Respect surging shorebreak. If you see waves detonating directly onto a steep beach with no peel and no shoulder, that's a surging break, and there's nothing to ride and plenty to get injured by. Walk down the beach to where the bottom is gentler, or pick a different spot entirely.
Read steepness on the forecast. A long-period groundswell with offshore winds and the right tide is the recipe for clean, powerful, well-shaped breaks. Short-period onshore slop over a flat sandbar is the recipe for weak, crumbly, hard-to-read waves. The forecast is telling you not just how big the waves will be, but how they'll break — if you know how to read it.
The Whole Picture
Here's the entire arc in one breath. A swell travels across the open ocean as pure energy, the water barely moving. It reaches the coast, feels the bottom, and shoals — slowing, shortening, and standing tall. When the wave gets too steep for the water it's standing in, the crest outruns the base and the wave breaks. How it breaks — spilling soft, plunging hollow, or surging onto the sand — is governed mostly by the steepness of the bottom, refined by swell period, tide, and wind. And where it breaks first, and how fast the break peels along the wave, decides whether you get a dream ride or a close-out.

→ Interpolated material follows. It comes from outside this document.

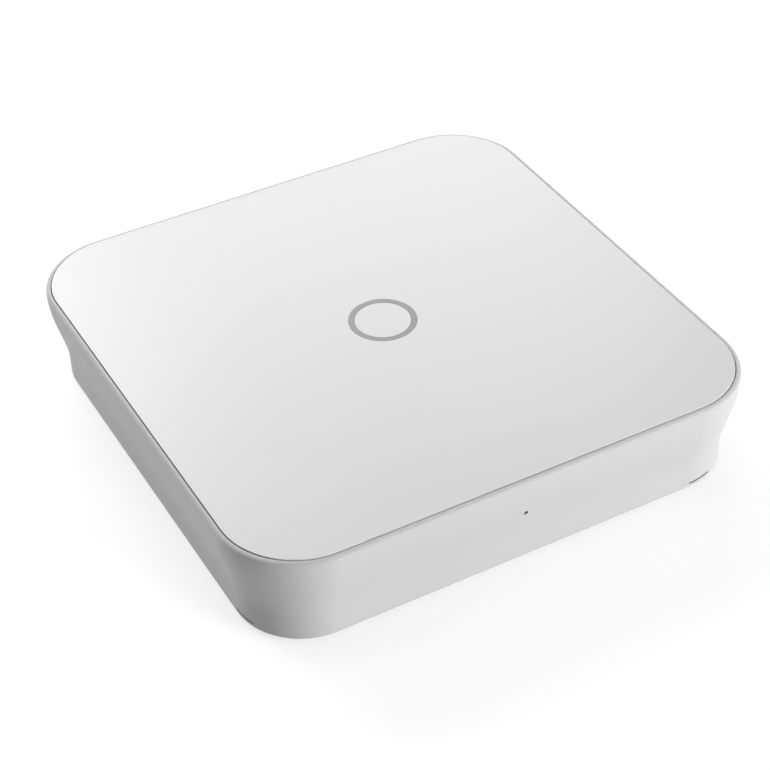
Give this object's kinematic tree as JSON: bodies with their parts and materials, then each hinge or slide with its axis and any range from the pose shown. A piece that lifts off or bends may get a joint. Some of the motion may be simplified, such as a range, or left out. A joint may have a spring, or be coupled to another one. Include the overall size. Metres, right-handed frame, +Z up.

None of this is visible to the surfer who sees only "a wave." But once you can watch a swell line stand up and predict how it will break before it breaks — once you can read shoaling, anticipate the peel, and pick the peak from the beach — the ocean stops being random. You sit in the right spot. You paddle for the makeable wave and let the close-out go. You read a new beach in minutes instead of seasons.
The wave was always going to break exactly the way physics demanded. Now you can see it coming.